WHAT THE EXERCISE ASKS: Using the data below, return the stretch from the line that contains "part.py. More parts follow." through the line that contains "return group(body +", both included, exactly as it stands and nothing beyond it.

MATERIAL PROVIDED:
________
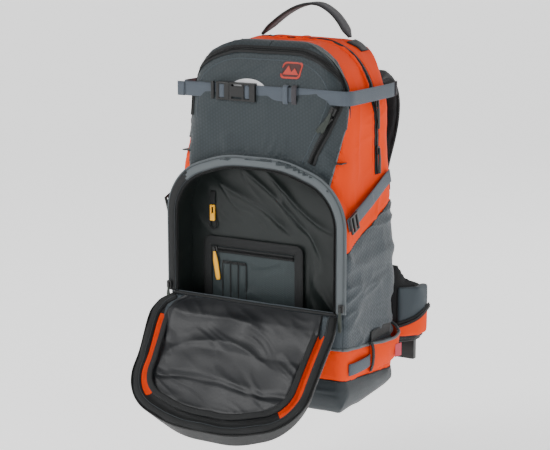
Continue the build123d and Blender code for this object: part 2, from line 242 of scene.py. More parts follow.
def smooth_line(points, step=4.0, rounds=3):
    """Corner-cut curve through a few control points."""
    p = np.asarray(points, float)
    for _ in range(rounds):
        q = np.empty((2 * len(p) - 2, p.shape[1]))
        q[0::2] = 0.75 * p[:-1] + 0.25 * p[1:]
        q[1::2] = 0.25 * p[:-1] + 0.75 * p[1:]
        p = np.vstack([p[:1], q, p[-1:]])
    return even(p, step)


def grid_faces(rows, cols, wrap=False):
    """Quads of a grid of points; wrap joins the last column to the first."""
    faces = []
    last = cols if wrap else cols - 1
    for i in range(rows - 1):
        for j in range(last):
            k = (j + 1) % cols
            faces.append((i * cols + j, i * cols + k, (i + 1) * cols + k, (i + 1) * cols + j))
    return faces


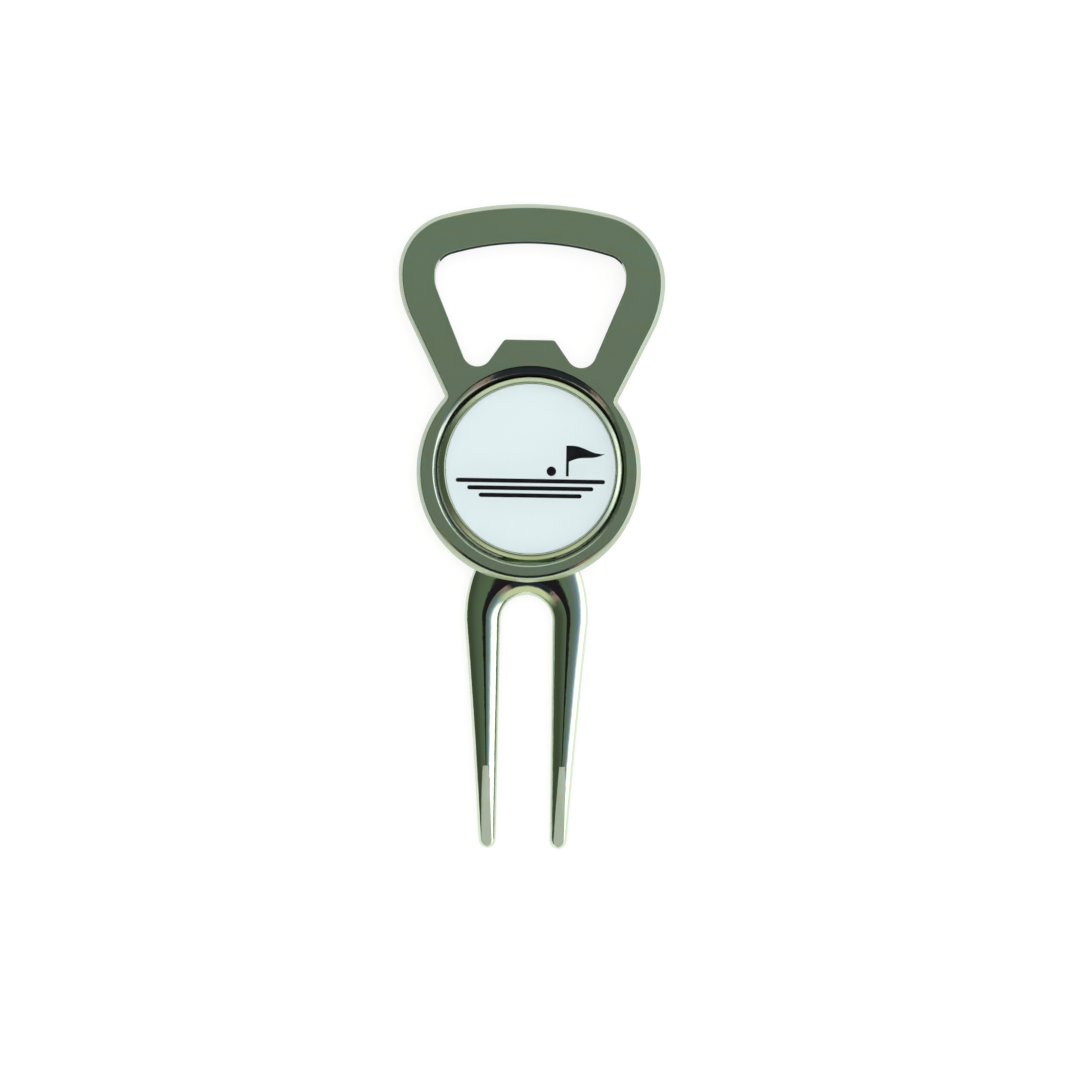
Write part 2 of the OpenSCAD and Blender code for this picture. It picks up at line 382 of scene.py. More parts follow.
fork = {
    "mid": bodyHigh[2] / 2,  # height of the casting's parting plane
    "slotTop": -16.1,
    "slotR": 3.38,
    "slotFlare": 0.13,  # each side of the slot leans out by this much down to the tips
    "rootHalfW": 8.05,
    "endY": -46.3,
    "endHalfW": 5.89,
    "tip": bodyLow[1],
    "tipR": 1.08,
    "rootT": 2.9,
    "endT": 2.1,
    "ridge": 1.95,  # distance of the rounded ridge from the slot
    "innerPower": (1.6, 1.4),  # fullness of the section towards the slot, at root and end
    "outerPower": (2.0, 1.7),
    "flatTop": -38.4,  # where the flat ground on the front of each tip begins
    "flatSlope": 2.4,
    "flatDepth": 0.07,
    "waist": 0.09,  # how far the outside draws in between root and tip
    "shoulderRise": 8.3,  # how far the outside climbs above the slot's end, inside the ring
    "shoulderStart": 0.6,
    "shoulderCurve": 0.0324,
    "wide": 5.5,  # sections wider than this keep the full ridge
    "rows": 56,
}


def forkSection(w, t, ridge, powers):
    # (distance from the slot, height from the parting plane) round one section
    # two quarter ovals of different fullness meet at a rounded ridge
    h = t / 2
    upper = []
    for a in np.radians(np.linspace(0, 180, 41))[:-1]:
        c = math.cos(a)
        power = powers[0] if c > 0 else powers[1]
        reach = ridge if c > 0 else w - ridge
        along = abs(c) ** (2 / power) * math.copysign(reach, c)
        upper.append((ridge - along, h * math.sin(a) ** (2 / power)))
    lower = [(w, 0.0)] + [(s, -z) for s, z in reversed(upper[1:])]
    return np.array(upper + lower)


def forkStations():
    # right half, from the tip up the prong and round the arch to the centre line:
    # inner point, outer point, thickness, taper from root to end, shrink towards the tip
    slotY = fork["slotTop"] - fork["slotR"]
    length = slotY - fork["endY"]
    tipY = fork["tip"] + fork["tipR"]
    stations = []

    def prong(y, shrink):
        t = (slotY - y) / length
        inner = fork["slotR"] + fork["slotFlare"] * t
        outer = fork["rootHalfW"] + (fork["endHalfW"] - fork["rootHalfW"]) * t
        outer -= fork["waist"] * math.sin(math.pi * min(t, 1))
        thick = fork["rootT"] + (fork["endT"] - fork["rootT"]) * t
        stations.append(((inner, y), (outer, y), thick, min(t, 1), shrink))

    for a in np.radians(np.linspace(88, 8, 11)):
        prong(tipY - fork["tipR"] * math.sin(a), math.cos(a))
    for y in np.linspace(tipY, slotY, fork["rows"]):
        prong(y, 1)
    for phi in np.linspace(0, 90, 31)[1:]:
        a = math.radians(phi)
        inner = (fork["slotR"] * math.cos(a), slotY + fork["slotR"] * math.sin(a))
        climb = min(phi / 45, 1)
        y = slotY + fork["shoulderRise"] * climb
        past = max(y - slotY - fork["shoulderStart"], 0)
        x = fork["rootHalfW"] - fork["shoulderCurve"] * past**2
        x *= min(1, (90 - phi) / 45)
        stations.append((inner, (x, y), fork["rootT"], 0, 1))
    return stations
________
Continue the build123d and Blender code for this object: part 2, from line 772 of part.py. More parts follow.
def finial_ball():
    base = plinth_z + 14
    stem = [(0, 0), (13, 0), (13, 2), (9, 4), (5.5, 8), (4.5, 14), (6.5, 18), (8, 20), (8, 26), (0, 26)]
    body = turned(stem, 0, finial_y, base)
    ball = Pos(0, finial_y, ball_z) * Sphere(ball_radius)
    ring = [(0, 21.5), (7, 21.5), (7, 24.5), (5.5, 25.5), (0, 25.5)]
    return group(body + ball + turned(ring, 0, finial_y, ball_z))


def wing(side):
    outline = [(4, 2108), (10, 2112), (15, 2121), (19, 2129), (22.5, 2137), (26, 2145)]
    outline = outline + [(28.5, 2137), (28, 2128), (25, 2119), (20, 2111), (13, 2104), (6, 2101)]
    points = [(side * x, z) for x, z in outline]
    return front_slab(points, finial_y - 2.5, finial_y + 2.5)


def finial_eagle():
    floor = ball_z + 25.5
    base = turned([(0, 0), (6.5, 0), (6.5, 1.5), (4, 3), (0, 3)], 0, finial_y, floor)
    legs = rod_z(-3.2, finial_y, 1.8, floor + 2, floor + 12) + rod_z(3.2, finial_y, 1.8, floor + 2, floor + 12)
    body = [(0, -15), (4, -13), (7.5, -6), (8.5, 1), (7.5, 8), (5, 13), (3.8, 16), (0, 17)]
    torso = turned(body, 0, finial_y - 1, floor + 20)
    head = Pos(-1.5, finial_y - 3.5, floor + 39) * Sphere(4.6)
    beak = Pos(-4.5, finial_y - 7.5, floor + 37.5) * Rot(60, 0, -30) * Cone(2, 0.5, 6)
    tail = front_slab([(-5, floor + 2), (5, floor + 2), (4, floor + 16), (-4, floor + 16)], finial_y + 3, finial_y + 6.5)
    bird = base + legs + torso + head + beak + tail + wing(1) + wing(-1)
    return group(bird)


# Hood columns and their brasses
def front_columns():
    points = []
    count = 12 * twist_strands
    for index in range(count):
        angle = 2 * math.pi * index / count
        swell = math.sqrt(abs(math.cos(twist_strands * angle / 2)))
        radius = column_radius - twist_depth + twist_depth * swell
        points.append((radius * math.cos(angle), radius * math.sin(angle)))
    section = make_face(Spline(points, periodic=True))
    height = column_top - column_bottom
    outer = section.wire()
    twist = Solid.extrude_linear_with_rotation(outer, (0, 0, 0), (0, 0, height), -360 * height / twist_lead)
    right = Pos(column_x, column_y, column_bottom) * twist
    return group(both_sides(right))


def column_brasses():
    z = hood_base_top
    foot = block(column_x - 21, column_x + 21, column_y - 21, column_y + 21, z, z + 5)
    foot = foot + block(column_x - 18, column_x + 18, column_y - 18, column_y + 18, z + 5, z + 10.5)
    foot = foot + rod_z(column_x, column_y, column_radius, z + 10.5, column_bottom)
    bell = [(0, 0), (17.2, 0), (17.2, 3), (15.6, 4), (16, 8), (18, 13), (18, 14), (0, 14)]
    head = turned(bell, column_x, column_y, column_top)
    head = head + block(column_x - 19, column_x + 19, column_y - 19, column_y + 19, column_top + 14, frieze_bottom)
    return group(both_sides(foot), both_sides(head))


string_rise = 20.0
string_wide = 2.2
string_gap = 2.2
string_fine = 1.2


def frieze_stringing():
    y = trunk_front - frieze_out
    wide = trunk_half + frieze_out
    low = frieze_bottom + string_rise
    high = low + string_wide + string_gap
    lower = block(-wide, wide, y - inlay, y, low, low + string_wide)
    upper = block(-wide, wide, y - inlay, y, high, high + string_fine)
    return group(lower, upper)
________
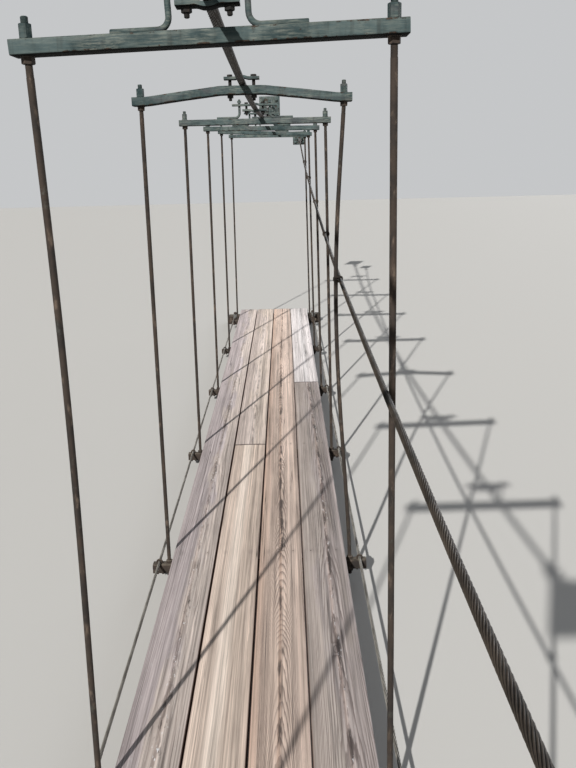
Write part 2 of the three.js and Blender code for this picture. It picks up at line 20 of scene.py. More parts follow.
________
WRITTEN ANSWER:
Continue the build123d and Blender code for this object: part 2, from line 772 of part.py. More parts follow.
def finial_ball():
    base = plinth_z + 14
    stem = [(0, 0), (13, 0), (13, 2), (9, 4), (5.5, 8), (4.5, 14), (6.5, 18), (8, 20), (8, 26), (0, 26)]
    body = turned(stem, 0, finial_y, base)
    ball = Pos(0, finial_y, ball_z) * Sphere(ball_radius)
    ring = [(0, 21.5), (7, 21.5), (7, 24.5), (5.5, 25.5), (0, 25.5)]
    return group(body + ball + turned(ring, 0, finial_y, ball_z))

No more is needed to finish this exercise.